I notice that the current awareness campaigns in the media directed at littering, cigarette throwing and spitting are not effective at all. There should be more useful awareness raising to wean people off these bad activities.

In May 2010, the Phnom Penh Municipality began issuing fines for those who throw rubbish in public places, but I notice that there is no enforcement at all. I also recommend that the municipality organises and puts bins everywhere they are needed to make it easy for people to dispose of their rubbish.

In September 2010, Prime Minister Hun Sen appealed to both tourists and the general public to stop discarding rubbish in the streets due to the fact that it could contribute to the clogging of drains and cause floods after heavy rains.

He issued his call during a ceremony in the capital marking the completion of the second phase of a US$30 million flood prevention and drainage improvement project funded by Japan.
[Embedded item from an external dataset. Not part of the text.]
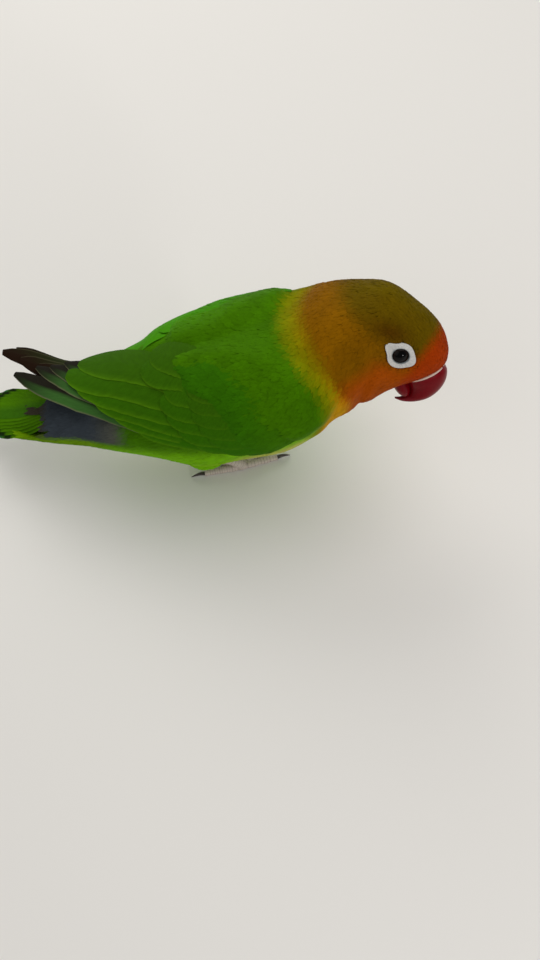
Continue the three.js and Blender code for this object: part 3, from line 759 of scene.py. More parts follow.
def scatter(form, low, high, spacingAt, seed, count, keep):
    # roots spread evenly over a form, no two nearer than the spacing there
    rng = np.random.default_rng(seed)
    place = rng.uniform(low, high, count)
    angle = rng.uniform(-math.pi, math.pi, count)
    along, about = slopes(form, place, angle)
    spacing = spacingAt(place, angle)
    weight = np.linalg.norm(np.cross(along, about), axis=-1) / spacing**2
    chosen = rng.random(count) < weight / np.percentile(weight, 99)
    place, angle, spacing = place[chosen], angle[chosen], spacing[chosen]
    points = pointOn(form, place, angle)
    chosen = keep(points)
    place, angle, spacing, points = place[chosen], angle[chosen], spacing[chosen], points[chosen]
    tree = kdtree.KDTree(len(points))
    for i, point in enumerate(points):
        tree.insert(point, i)
    tree.balance()
    alive = np.ones(len(points), bool)
    taken = []
    for i in range(len(points)):
        if alive[i]:
            taken.append(i)
            for _, j, _ in tree.find_range(points[i], spacing[i]):
                alive[j] = False
    return place[taken], angle[taken]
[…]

“If people put their rubbish in plastic bags and put them in rubbish bins, the benefit will go to them, not to [Phnom Penh Governor] Kep Chuktema, as they will keep their city clean,” he said at the time.

Regarding this issue, Mi Bolyvann, 21, a third year student of the University of Health Science, said, “I see the spitting and throwing of rubbish on the street, and I’m not happy with this activity because it does not only affect me, but other locals, foreign travelers and environment,” adding that some international tourists are wary of visiting Cambodia and it will damage the country’s prestige.